### Task goal
Using the data below, repeat all of it precisely.

### Source excerpt

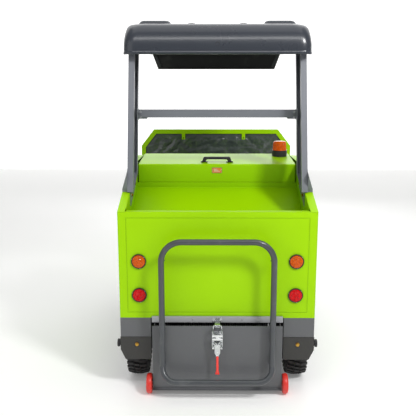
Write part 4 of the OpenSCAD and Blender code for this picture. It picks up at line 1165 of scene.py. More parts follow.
    def _lever(self) -> None:
        """Make the pressed lever with its round holes and its pivot."""
        low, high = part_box("latch_lever")
        level = low.y + 0.0006
        inner = self._cheek() - 0.0012
        top, foot = high.z - 0.004, low.z
        lever = Solid()
        outline = [(-inner, top), (-inner, top - 0.050), (-0.0085, foot + 0.018), (-0.0055, foot),
                   (0.0055, foot), (0.0085, foot + 0.018), (inner, top - 0.050), (inner, top)]
        self._plate(lever, outline, level, 0.0026)
        for side in (-1, 1):
            self._side(lever,
                       [(level + 0.001, top), (level + 0.001, top - 0.050), (level + 0.006, top - 0.050),
                               (level + 0.016, top - 0.038), (level + 0.024, top - 0.012),
                        (level + 0.022, top)],
                       side * (inner - 0.0024), 0.0024)
        body = lever.piece("latch_pressed_lever", "lever", ZINC, "zinc", replaces=["latch_lever"])
        soften(body, 0.0004, 40.0)
        marks = Solid()
        for z in (top - 0.012, top - 0.044, foot + 0.020):
            marks.lathe([(0.0046, 0.0), (0.0046, 0.0007), (0.0036, 0.0007), (0.0034, -0.0004),
                         (0.0, -0.0004)], 28,
                        turned((0.0, level - 0.0001, z), (0, -1, 0)))
        marks.piece("latch_lever_eyelets", "lever", BRIGHT_STEEL, "zinc")
        pivot = Solid()
        reach = high.x - 0.0005
        pivot.lathe([(0.0, -reach), (0.0036, -reach), (0.0042, -reach + 0.001), (0.0042, reach - 0.001),
                     (0.0036, reach), (0.0, reach)], 24,
                    turned((0.0, level + 0.0195, top - 0.006), (1, 0, 0)))
        pivot.piece("latch_pivot_rivet", "lever", BRIGHT_STEEL, "zinc")

    def _grip(self) -> None:
        """Make the dipped grip that ends in a fish tail."""
        low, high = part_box("latch_grip")
        y = (low.y + high.y) / 2
        tall = high.z - low.z
        widths = [(0.0, 0.0), (0.012, 0.55), (0.05, 0.62), (0.30, 0.58), (0.60, 0.62), (0.76, 0.60),
                  (0.84, 0.76),
                  (0.92, 0.96), (0.965, 1.0)]
        grip = Solid()
        rings = []
        for t, share in widths:
            half = max(0.0008, high.x * share)
            deep = min(self.grip_deep, max(0.0008, self.grip_deep * (0.35 + share)))
            z = high.z - tall * t
            rings.append([(half * math.copysign(abs(math.cos(a)) ** 0.75, math.cos(a)),
                           y + deep * math.copysign(abs(math.sin(a)) ** 0.75, math.sin(a)), z)
                          for a in (math.tau * k / 28 for k in range(28))])
        grip.rings(rings)
        for side in (-1, 1):
            fork = []
            for t in range(8):
                u = t / 7
                swell = 0.0058 * math.sqrt(max(0.02, 1 - u ** 2.2))
                cx = side * (high.x * 0.48 + 0.0024 * u)
                z = low.z + tall * 0.05 * (1 - u) + 0.0004
                fork.append([(cx + swell * math.cos(a), y + swell * 0.92 * math.sin(a), z)
                             for a in (math.tau * k / 20 for k in range(20))])
            grip.rings(fork)
        grip.piece("latch_dipped_grip", "lever", RED_VINYL, "grip_vinyl", replaces=["latch_grip"])

    @staticmethod
    def _keeper() -> None:
        """Make the screws of the keeper and the eyelets on the pale strip."""
        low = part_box("latch_keeper")[0]
        strip_low, strip_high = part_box("header_strip")
        screws = Solid()
        for side in (-1, 1):
            hex_bolt(screws, (side * 0.0185, strip_low.y, low.z + 0.010), (0, -1, 0), 0.0075, 0.003)
            for x in (0.14, 0.30):
                screws.lathe([(0.0042, 0.0), (0.0038, 0.0012), (0.0018, 0.0019), (0.0, 0.002)], 18,
                             turned((side * x, strip_low.y, (strip_low.z + strip_high.z) / 2), (0, -1, 0)))
        screws.piece("keeper_screws", "chassis", ZINC, "strip_paint")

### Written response
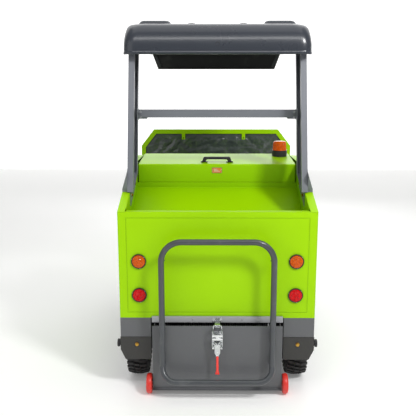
Write part 4 of the OpenSCAD and Blender code for this picture. It picks up at line 1165 of scene.py. More parts follow.
    def _lever(self) -> None:
        """Make the pressed lever with its round holes and its pivot."""
        low, high = part_box("latch_lever")
        level = low.y + 0.0006
        inner = self._cheek() - 0.0012
        top, foot = high.z - 0.004, low.z
        lever = Solid()
        outline = [(-inner, top), (-inner, top - 0.050), (-0.0085, foot + 0.018), (-0.0055, foot),
                   (0.0055, foot), (0.0085, foot + 0.018), (inner, top - 0.050), (inner, top)]
        self._plate(lever, outline, level, 0.0026)
        for side in (-1, 1):
            self._side(lever,
                       [(level + 0.001, top), (level + 0.001, top - 0.050), (level + 0.006, top - 0.050),
                               (level + 0.016, top - 0.038), (level + 0.024, top - 0.012),
                        (level + 0.022, top)],
                       side * (inner - 0.0024), 0.0024)
        body = lever.piece("latch_pressed_lever", "lever", ZINC, "zinc", replaces=["latch_lever"])
        soften(body, 0.0004, 40.0)
        marks = Solid()
        for z in (top - 0.012, top - 0.044, foot + 0.020):
            marks.lathe([(0.0046, 0.0), (0.0046, 0.0007), (0.0036, 0.0007), (0.0034, -0.0004),
                         (0.0, -0.0004)], 28,
                        turned((0.0, level - 0.0001, z), (0, -1, 0)))
        marks.piece("latch_lever_eyelets", "lever", BRIGHT_STEEL, "zinc")
        pivot = Solid()
        reach = high.x - 0.0005
        pivot.lathe([(0.0, -reach), (0.0036, -reach), (0.0042, -reach + 0.001), (0.0042, reach - 0.001),
                     (0.0036, reach), (0.0, reach)], 24,
                    turned((0.0, level + 0.0195, top - 0.006), (1, 0, 0)))
        pivot.piece("latch_pivot_rivet", "lever", BRIGHT_STEEL, "zinc")

    def _grip(self) -> None:
        """Make the dipped grip that ends in a fish tail."""
        low, high = part_box("latch_grip")
        y = (low.y + high.y) / 2
        tall = high.z - low.z
        widths = [(0.0, 0.0), (0.012, 0.55), (0.05, 0.62), (0.30, 0.58), (0.60, 0.62), (0.76, 0.60),
                  (0.84, 0.76),
                  (0.92, 0.96), (0.965, 1.0)]
        grip = Solid()
        rings = []
        for t, share in widths:
            half = max(0.0008, high.x * share)
            deep = min(self.grip_deep, max(0.0008, self.grip_deep * (0.35 + share)))
            z = high.z - tall * t
            rings.append([(half * math.copysign(abs(math.cos(a)) ** 0.75, math.cos(a)),
                           y + deep * math.copysign(abs(math.sin(a)) ** 0.75, math.sin(a)), z)
                          for a in (math.tau * k / 28 for k in range(28))])
        grip.rings(rings)
        for side in (-1, 1):
            fork = []
            for t in range(8):
                u = t / 7
                swell = 0.0058 * math.sqrt(max(0.02, 1 - u ** 2.2))
                cx = side * (high.x * 0.48 + 0.0024 * u)
                z = low.z + tall * 0.05 * (1 - u) + 0.0004
                fork.append([(cx + swell * math.cos(a), y + swell * 0.92 * math.sin(a), z)
                             for a in (math.tau * k / 20 for k in range(20))])
            grip.rings(fork)
        grip.piece("latch_dipped_grip", "lever", RED_VINYL, "grip_vinyl", replaces=["latch_grip"])

    @staticmethod
    def _keeper() -> None:
        """Make the screws of the keeper and the eyelets on the pale strip."""
        low = part_box("latch_keeper")[0]
        strip_low, strip_high = part_box("header_strip")
        screws = Solid()
        for side in (-1, 1):
            hex_bolt(screws, (side * 0.0185, strip_low.y, low.z + 0.010), (0, -1, 0), 0.0075, 0.003)
            for x in (0.14, 0.30):
                screws.lathe([(0.0042, 0.0), (0.0038, 0.0012), (0.0018, 0.0019), (0.0, 0.002)], 18,
                             turned((side * x, strip_low.y, (strip_low.z + strip_high.z) / 2), (0, -1, 0)))
        screws.piece("keeper_screws", "chassis", ZINC, "strip_paint")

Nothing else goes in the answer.